One of the biggest problems facing any policy makers seeking to introduce any form of congestion pricing in a city is not a matter of technology, or designing an appropriate geographically based charge, or even the political difficulties in gaining support, but rather something more mundane, but arguably more important - governance.
No city that has introduced a substantive form of congestion charging has done so without addressing this issue, and it comes down to having one entity responsible for all of the charged roads. London has 33 local authorities, which almost certainly could not have come together to set up the congestion charge unless there had been an overarching authority responsible for arterial roads (Transport for London). Singapore similarly has one agency responsible for its charged roads. Stockholm's congestion charge is the responsibility of two agencies. Cities with many local authorities face limitations as to what can be done with road charging. This was alluded to this week in Australia where it was reported in the Brisbane Times that Brisbane has an advantage in having a single local authority, compared to cities such as Sydney which have 43.
The solutions to this depend very much on what the policy objectives are.
Governance reform that merges local authorities or at least merges control of arterial roads is one option, as has been seen in London. This is what is likely to be necessary if the intention is to introduce area or cordon charging. The key reason being to have only one entity responsible for procurement, but also one entity responsible for all of the work related to congestion charging around signage, redesigning intersections, rephasing traffic signals and the like. These are all activities often ignored in the discussion of congestion charging. It is very important that one entity is responsible for ensuring good standards of service are offered to motorists with the congestion charge, but also ensuring smooth traffic flows (and good use is made of revenues).
Many investigations into congestion pricing consider the important financials and economics, with assessment of costs, revenues, demand impacts, impacts on congestion and emissions. However, far fewer consider whether the existing governance of roads in the city concerned is appropriate.
The unspoken truth is that most cities run roads like bureaucratic centrally planned services, with very much an engineering focused approach. These transport departments or streets units or whatever are not focused on delivering front office customer service to motorists. The closest they get to this is parking fines, which are typically treated as offences. Roads are not delivered as utilities to paying customers, and this is the problem. Road pricing means motorists are customers, they have queries, they will hold accounts, they will change account details, have disputes and need to be told when prices, terms, conditions and offers change. That level of communication, handling of money, need for service and need to be responsive is not built into government monopolies typically.

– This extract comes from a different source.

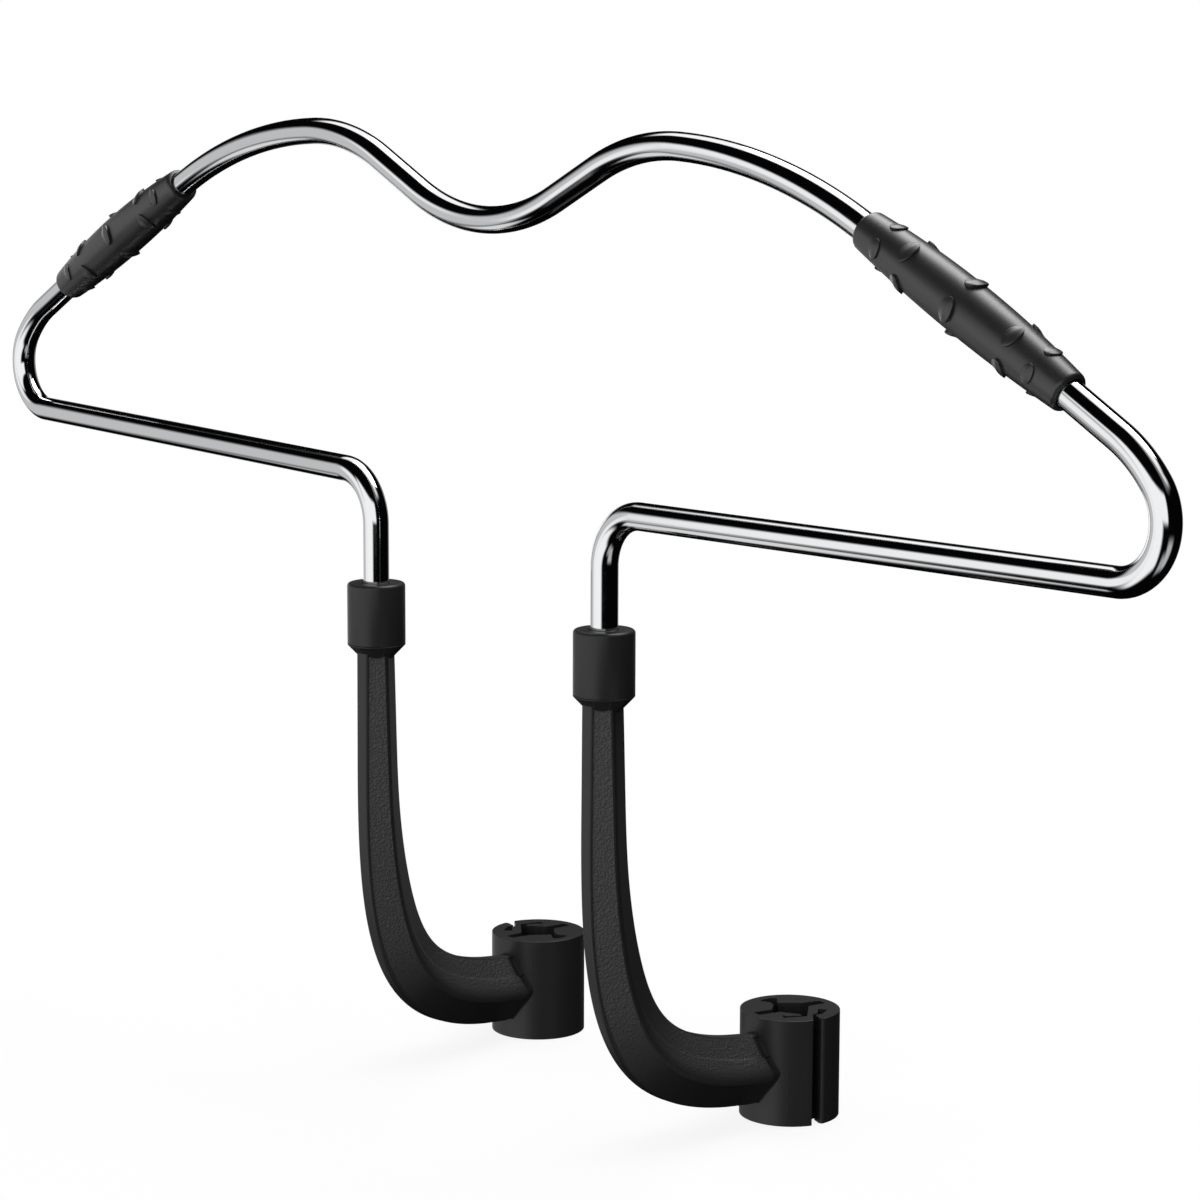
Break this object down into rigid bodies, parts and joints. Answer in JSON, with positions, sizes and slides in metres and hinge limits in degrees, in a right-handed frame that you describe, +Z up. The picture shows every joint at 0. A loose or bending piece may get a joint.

The model I advocate for getting motorists on side with congestion charging is to develop a more retail, more service oriented approach with a dedicated organisation that is about delivering roads as a service to those paying for them. That means delivering what users want, not what engineers think they should have nor what politicians think. However, that is another story.
Those interested in progressing road pricing should never assume that existing agencies or organisations are well placed to manage a road pricing programme or be sufficiently dynamic to unlock the full range of benefits available. It is a critical area of work that is often neglected as most of those interested in road pricing have engineering or economics backgrounds, not backgrounds in public and private sector governance and institutional reform.